La fausse bonne solution de la compensation
De son côté, les Amis de la Terre International dénoncent l’attitude des entreprises pendant les négociations, qui ont fait pression pour que « de fausses solutions » soient adoptées, en particulier la solution de « la compensation de la biodiversité ». Pour la fédération environnementale, « les entreprises ont trouvé des moyens d’éviter la réglementation dans la politique et dans la pratique ».
Les entreprises « affirment qu’elles peuvent continuer à s’implanter dans de nouveaux territoires et à détruire ces écosystèmes, en promettant qu’elles les compenseront », reproche Nele Marien, coordinatrice du programme Forêts et Biodiversité des Amis de la Terre International. « C’est tout simplement impossible, car nous n’avons pas assez d’espace dans le monde pour compenser ces pertes. La compensation de la biodiversité est un mécanisme qui perpétue la destruction, sape les droits de l’homme et porte atteinte à la justice environnementale », s’alarme-t-elle.

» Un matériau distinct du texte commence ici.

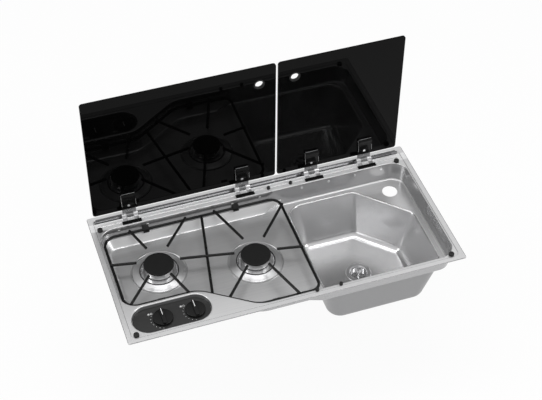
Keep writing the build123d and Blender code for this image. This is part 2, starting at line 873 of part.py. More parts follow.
for side, centre in burner_places.items():
    save(turned(pressed_ring(dish_profile), centre), f"burner_dish_{side}")

    cup_body = turned(pressed_ring(cup_profile), centre)
    probe_place = (centre[0] - probe_offset, centre[1])
    with BuildPart() as cup:
        add(cup_body)
        upright(probe_place, probe_radius + screw_clearance, cup_cut, mode=Mode.SUBTRACT)
    save(cup.part, f"burner_cup_{side}")

    with BuildPart() as seal:
        with BuildSketch(Plane.XY.offset(dish_top)):
            with Locations(centre):
                Circle(seal_outer)
                Circle(seal_inner, mode=Mode.SUBTRACT)
        extrude(amount=seal_height)
        fillet(seal.faces().sort_by(Axis.Z)[-1].edges(), seal_height / 3)
    save(seal.part, f"burner_seal_{side}")

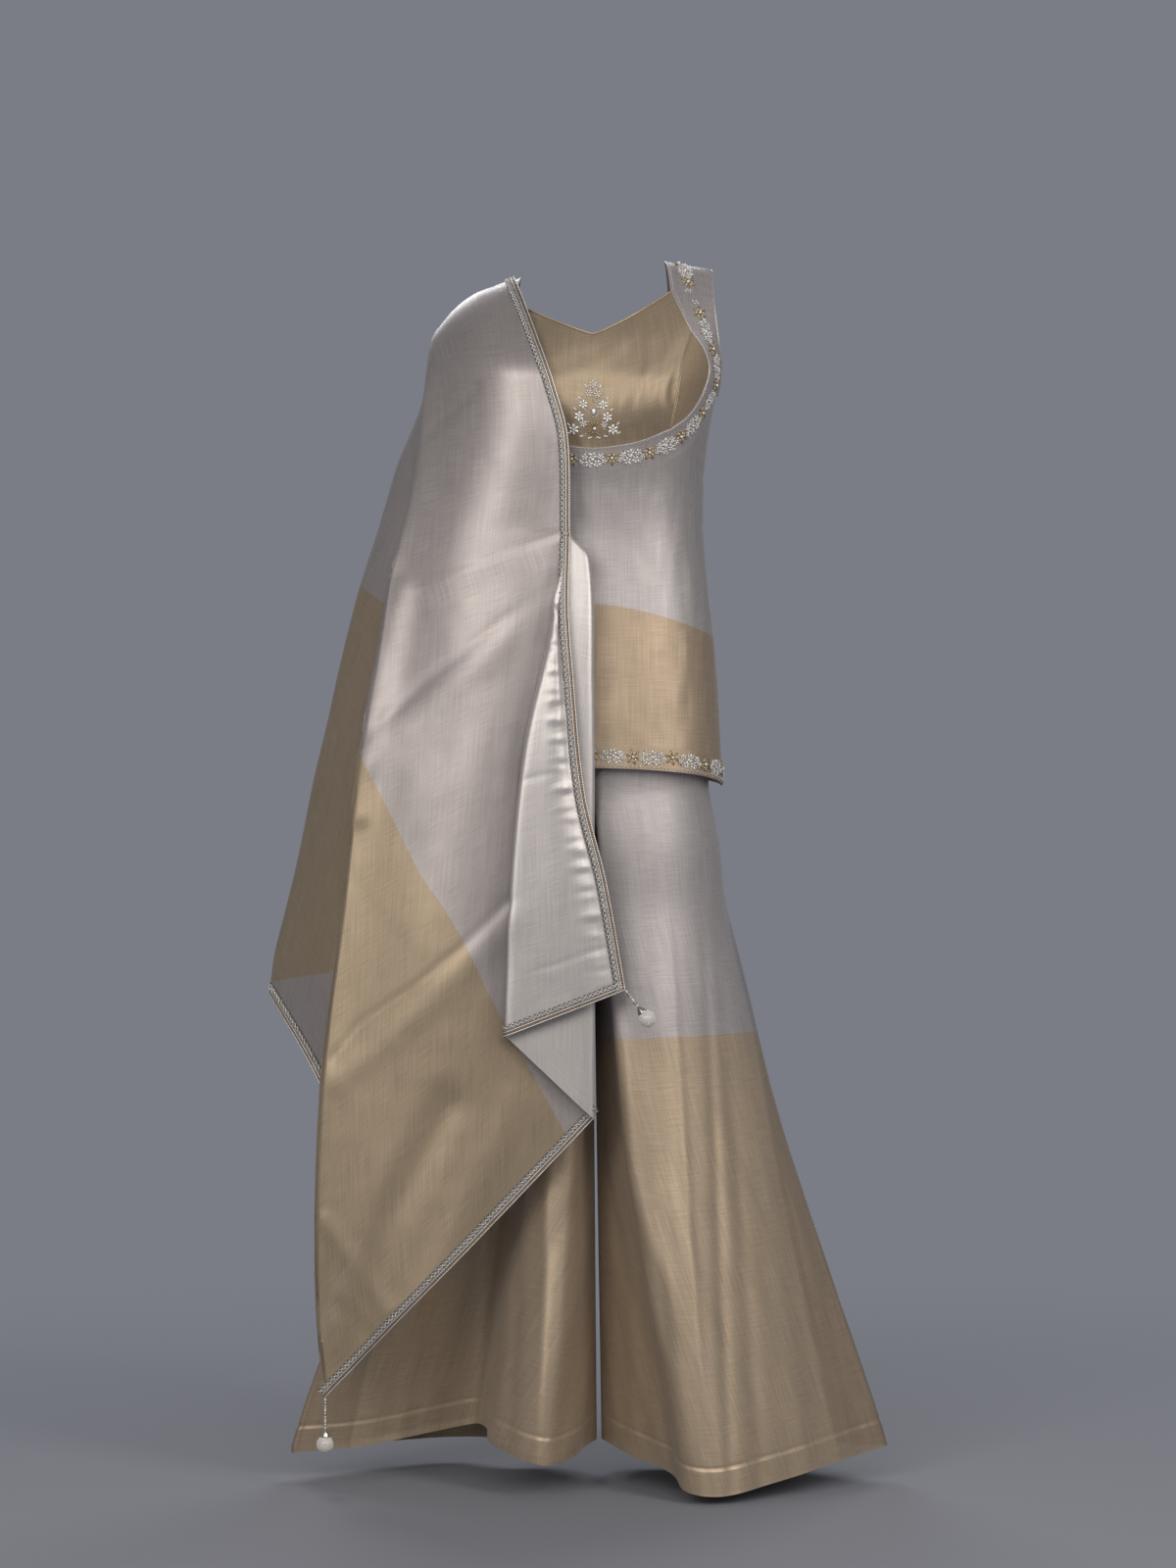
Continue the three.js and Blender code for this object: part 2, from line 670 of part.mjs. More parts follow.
const yokeBackRows = Array.from({ length: STEPS.yokeBack + 1 }, (_, r) => {
  const t = r / STEPS.yokeBack;
  return backTop.map((start, k) => (k === 0 ? { angle: 90, z: sideZ(shares[r]) } : between(start, backLow[k], t)));
});
const bothBack = (row) => [
  ...row.map((s) => place(s, 1)),
  ...[...row].reverse().slice(1).map((s) => place(s, -1)),
];
const bodyBack = backRows.map(bothBack);
top.lay('body_back', bodyBack);
top.lay('yoke_back', yokeBackRows.map(bothBack));

const GOLD_PIECES = ['yoke_front_centre', 'yoke_front_side_left', 'yoke_front_side_right', 'yoke_back'];
for (const [name, geometry] of top.solids()) {
  show(name, geometry, GOLD_PIECES.includes(name) ? GOLD : SILVER);
}

// The embroidered strip along the hem, laid on the last stretch of the two body panels
function hemBorder(rows) {
  const last = rows.at(-1);
  const above = rows.at(-2);
  const share = HEM_BORDER / last[columns].distanceTo(above[columns]);
  const strip = [0, 0.5, 1].map((t) => last.map((p, c) => p.clone().lerp(above[c], share * (1 - t))));
  return overlay(strip, gridNormals(strip));
}
show('hem_border_front', hemBorder(bodyFront), BRAID);
show('hem_border_back', hemBorder(bodyBack), BRAID);

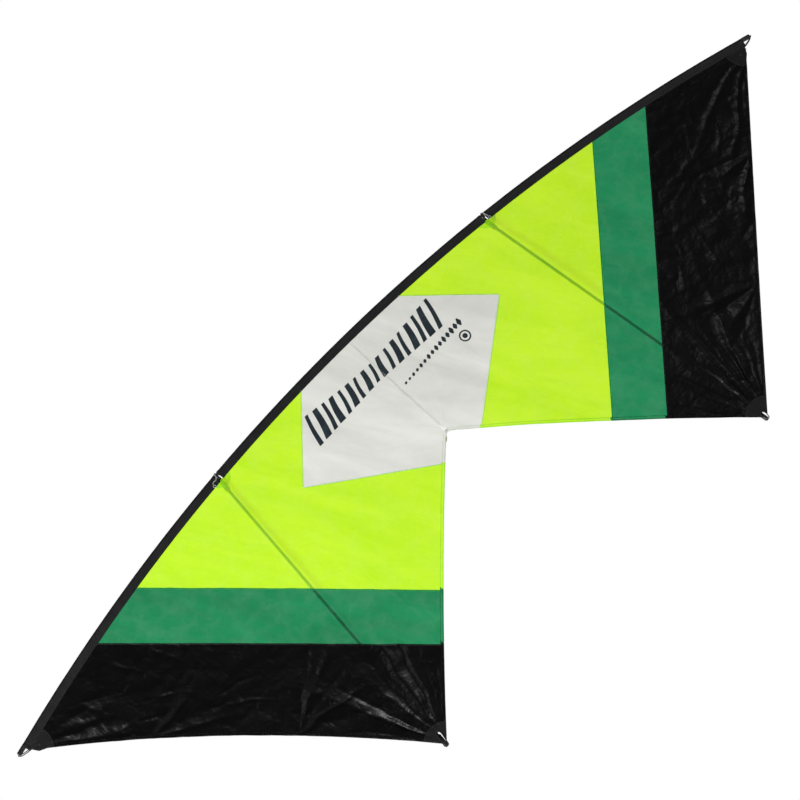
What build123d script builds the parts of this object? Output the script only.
from build123d import *
from math import asin, atan2, cos, degrees, hypot, radians, sin
import os

os.makedirs("parts", exist_ok=True)

# Four-line stunt kite, millimetres, upright as it flies: the sail lies in the XZ plane with the
# leading edge on top, the printed face looks along -Y and the two vertical spars stand behind it.
# The origin is the top of the leading edge on the centre line. "right" is the +X wing.

# ---- Driving dimensions: outline ----
half_span = 1181.0
tip_drop = 158.0
notch_depth = 320.0
bottom_half_width = 522.0
bottom_depth = 814.0
trailing_hollow = 7.0
outer_hollow = {"left": 25.0, "right": 1.0}
notch_radius = 9.0

# ---- Driving dimensions: panel seams, as distances from the centre line ----
white_top_x = 156.0
white_corner_x = 318.5
white_corner_drop = 184.0
white_foot_x = 58.5
lime_seam_top_x = 739.0
lime_seam_foot_x = 274.0
green_seam_top_x = 888.0
green_seam_foot_x = 363.0

# ---- Driving dimensions: cloth ----
cloth = 0.8
hem_width = 8.0
hem_thickness = 1.6
patch_layer = 0.6
tape_width = 6.0
bottom_patch_reach = 52.0
tip_patch_reach = 60.0
line_patch_radius = 26.0

# ---- Driving dimensions: leading edge ----
sleeve_width = 21.0
sleeve_wall = 0.55
sleeve_shoulder_angle = 20.0
sleeve_slit = 10.0
line_point_x = 431.0
edge_spar_radius = 3.8
edge_spar_wall = 0.9
spar_room = 0.4
ferrule_length = 70.0
spar_butt_gap = 0.4

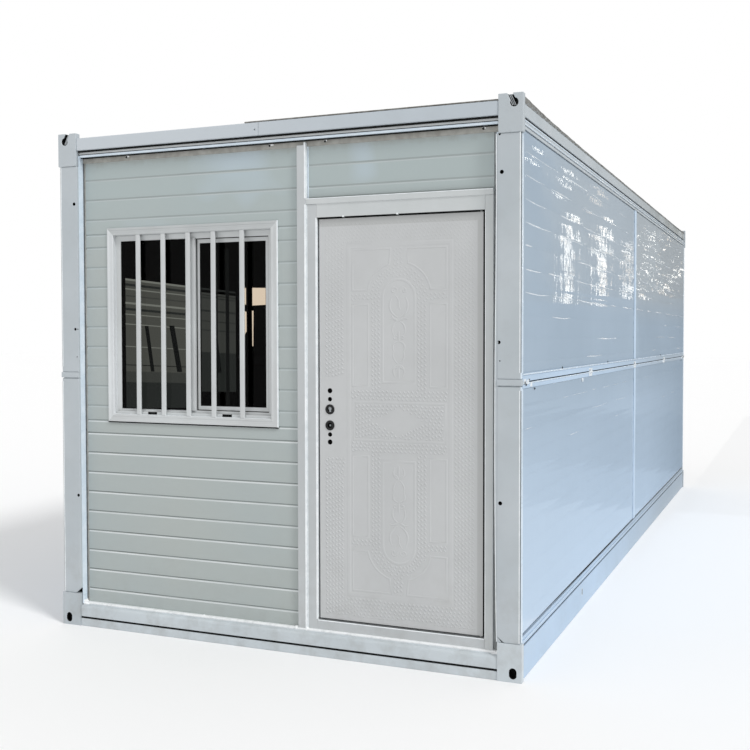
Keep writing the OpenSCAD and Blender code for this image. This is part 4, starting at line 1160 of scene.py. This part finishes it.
def door_leaf():
    """The pressed steel leaf: plain skin, hatched fields, mouldings and ornament on both faces."""
    skin, cutters = bmesh.new(), bmesh.new()
    add_box(skin, LEAF_LOW, LEAF_HIGH, 0.0025)
    for z, radius in LOCK_HOLES:
        add_plug(cutters, (LEAF_LOW.x + LOCK_IN, LEAF_LOW.y - 0.002, z), (0, 1, 0), radius, 0.014)
    make_piece("door_leaf_skin", cut(skin, cutters), "door_paint", FINISH["door_paint"], HOLLOW_SHADE,
               body="door", replaces=("door_leaf",))
    for face, y, out in (("front", LEAF_LOW.y, -1), ("back", LEAF_HIGH.y, 1)):
        # The back is the front turned round, so its u runs the other way.
        def place(u, v, w, y=y, out=out):
            return Vector((LEAF_MIDDLE.x - out * u, y + out * w, LEAF_MIDDLE.z + v))
        hatch, relief = bmesh.new(), bmesh.new()
        hatch_ribs(hatch, place, 1, 0.0100, 0.0018, out)
        hatch_ribs(hatch, place, -1, 0.006, 0.0010, out)
        mouldings(relief, place)
        scrollwork(relief, place)
        for name, bm in (("door_hatching_", hatch), ("door_mouldings_", relief)):
            make_piece(name + face, bm, "door_paint", body="door", smooth_under=60)


def door_lock():
    """Escutcheon rings, the key cylinder and the square follower behind them."""
    dress("door_lock_rings", 0.0008, BLACK_STEEL)
    bm = bmesh.new()
    x, y = LEAF_LOW.x + LOCK_IN, LEAF_LOW.y
    add_turned(bm, [(0, 0.004), (0.0085, 0.004), (0.0085, 0.012), (0.0075, 0.013), (0, 0.013)],
               (x, y + 0.0125, 1.145), (0, -1, 0))
    add_box(bm, (x - 0.005, y + 0.001, 1.127), (x + 0.005, y + 0.0125, 1.140), 0.001)
    add_box(bm, (x - 0.004, y + 0.002, 1.063), (x + 0.004, y + 0.0125, 1.071), 0.0008)
    make_piece("lock_cylinder", bm, "bare_steel", body="door")


def door_gasket():
    """Rubber weatherstrip on the stops and under the head, and foam down the leaf's hinge edge:
    they show as the dark line round the leaf."""
    rubber, foam = bmesh.new(), bmesh.new()
    profile = [(0.0, 0.0), (0.0, 0.003), (0.002, 0.0048), (0.009, 0.0048), (0.011, 0.003), (0.011, 0.0)]
    frame_bead(rubber, (LEAF_LOW.x - 0.0075, LEAF_LOW.z - 0.0055),
               (LEAF_HIGH.x + 0.0095, LEAF_HIGH.z + 0.0055), profile, on_front(LEAF_HIGH.y + 0.008))
    add_box(rubber, (LEAF_LOW.x - 0.008, LEAF_LOW.y - 0.0104, LEAF_HIGH.z + 0.0045),
            (LEAF_HIGH.x + 0.010, LEAF_HIGH.y + 0.004, LEAF_HIGH.z + 0.0062))
    add_box(foam, (LEAF_HIGH.x - 0.0003, LEAF_LOW.y + 0.0008, LEAF_LOW.z + 0.004),
            (LEAF_HIGH.x + 0.0006, LEAF_HIGH.y - 0.002, LEAF_HIGH.z - 0.004))
    make_piece("door_weatherstrip", rubber, "trim_paint", RUBBER_AND_SHADE)
    make_piece("door_edge_foam", foam, "door_paint", RUBBER_AND_SHADE, body="door")


# ---- Long sides ----

# The height of the fold, where its hinges turn.
FOLD_Z = 1.278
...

« Nous sommes fatigués de voir les entreprises s’emparer des espaces où les peuples devraient s’exprimer », complète Mariann Bassey, des Amis de la Terre Nigéria. Pour Linda González, de l’antenne colombienne de la fédération, « les solutions à la crise de la biodiversité résident dans la reconnaissance de la dette historique et écologique des pays du Sud et dans le besoin urgent de réparations. Cette question n’a pas été abordée lors de la COP 16 ».